Tax sales woes mount Complaint is filed in Howard over alleged improprieties

Charles Co. auction halted

Baltimore County adopts new rules for tomorroww's sale

May 14, 1997|By Dana Hedgpeth | Dana Hedgpeth,SUN STAFF

Problems with Maryland counties' annual tax sales continued to crop up yesterday with Charles County suspending its sale because of hyper-inflated bids, Baltimore County establishing new rules to prevent that in its sale tomorrow, and Howard County coming under attack in a criminal complaint over alleged improprieties at its recent sale.

All of the problems stemmed from the growing trend at local jurisdictions' tax sales: bidders offering fantastic sums -- with at least one bid going as high as "infinity" -- to claim the right to collect high interest on modest properties' tax liens.

The continued problem with outlandish bidding shows the need for new state legislation governing tax sales, some local officials in Maryland said yesterday.

"The problem is how high do you allow the bidding on a property to go?" said William Hagedorn, assistant financial officer of Anne Arundel County's Department of Budget and Finance. "All the counties are worried about it, but without changing state law we're locked into this process."

In Charles County yesterday, officials said they sold 125 properties before stopping their annual auction -- after bidders refused to put their cards down at $300 million on a property worth $40,000.

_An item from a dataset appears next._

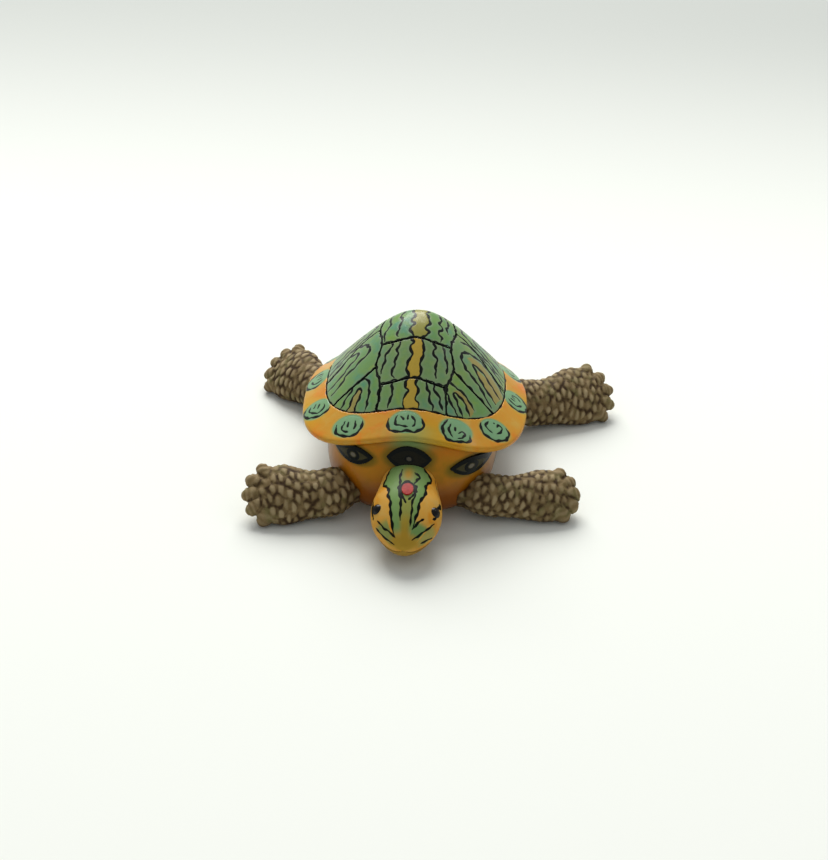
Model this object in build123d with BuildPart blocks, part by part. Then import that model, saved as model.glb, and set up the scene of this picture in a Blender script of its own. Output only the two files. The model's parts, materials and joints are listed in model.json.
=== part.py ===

The county's remaining 225 properties with unpaid tax liens will be sold in June after the county receives guidance from the attorney general's office. Frederick County postponed its auction Monday until June after bids reached exorbitant amounts.

"It was so out of the ordinary for us to have these crazy bids," said Joseph Norris, Charles County's treasurer. "It makes me very uncomfortable because it just doesn't make sense. These bidders are putting their own necks on the line."

In Baltimore County, where an annual tax sale is set to begin tomorrow, officials drafted a new four-page contract for bidders -- one that requires that anyone bidding more than 150 percent of a property's market value must show within 30 days the financial ability to pay the bid price.

"If we don't do this, we'll have loads of people not redeeming on $100 million bids, and the county will be sitting here with taxes that are going to be unpaid again next year," said Virginia W. Barnhart, a Baltimore County attorney.

Joel Schlanger, deputy director of finance in Baltimore County, added: "We've seen what's happening in other jurisdictions and we're saying, 'You're not going to mess with us.' We're trying to put the sanity back into this process."

According to state law, each county is allowed to control bids to keep its auction orderly -- so long as the properties go to the highest bidder.

But some bidders who attended the Howard County tax sale April 23 claim properties were awarded arbitrarily and improperly.

"You had to be willing to yell out a million dollars on every property to play the game," said Timothy French of Elkridge, a builder and investor who attended Howard County's auction. "It left no room for the mom-and-pop investors."

Another prospective investor, Eric Bers of Ellicott City, filed a complaint late Monday with the Howard County District Court alleging that Dale Neubert, the county's director of finance, violated state law by not awarding the properties to the highest bidder. "There was so much abuse, and it was so flagrant."

At the Howard County auction, officials put a $1 million cap on bids, but then removed it after several bidders complained.

But then, even before descriptions of the properties could be read, bidders yelled out bids into the millions of dollars, according to tape-recordings of the auction. These were followed quickly by bids into the billions and trillions of dollars -- even, in one case, by a bid equaling infinity.

That left the auctioneer with no single high bidder -- and with the problem of deciding who should get the properties.

French said that at various points in the auction, the auctioneer, Ellen von Forthuber of Baltimore, arbitrarily awarded the properties to "the woman in the front," "the guy with the nice tie" or "the man in the corner" -- not based on the amounts bid.

County officials -- who said they had never encountered such astronomical bids -- did not deny yesterday this account of the awarding of the properties.

But they said that they did the best they could given the unusual bidding and that it was not improper because they have discretion over awarding properties.

"I believe it could have been done better than it was, but hindsight is always 20/20," Neubert said yesterday.

At the Howard sale, William Richardson's Columbia townhouse -- assessed at $45,000 -- had $1,828 of unpaid taxes. A Bordentown, N.J., investment company bid $55 million on it.

Green Capital, the winning bidder, now can try to collect from Richardson the $1,828 plus 18 percent interest on the $1,828 for as long as two years, plus certain legal fees.

If he doesn't repay Green Capital fully, it could take his home -- an unlikely event given that it would have to pay the amount it bid, $55 million.

But like most large national investment firms entering the bidding frenzy, Green likely would walk away from the deal instead -- writing off the $1,828 as a loss.

Such outlandish bids -- for the right to collect interest on relatively small amounts of unpaid taxes and to charge property owners certain fees -- have been growing increasingly common in Maryland in recent years.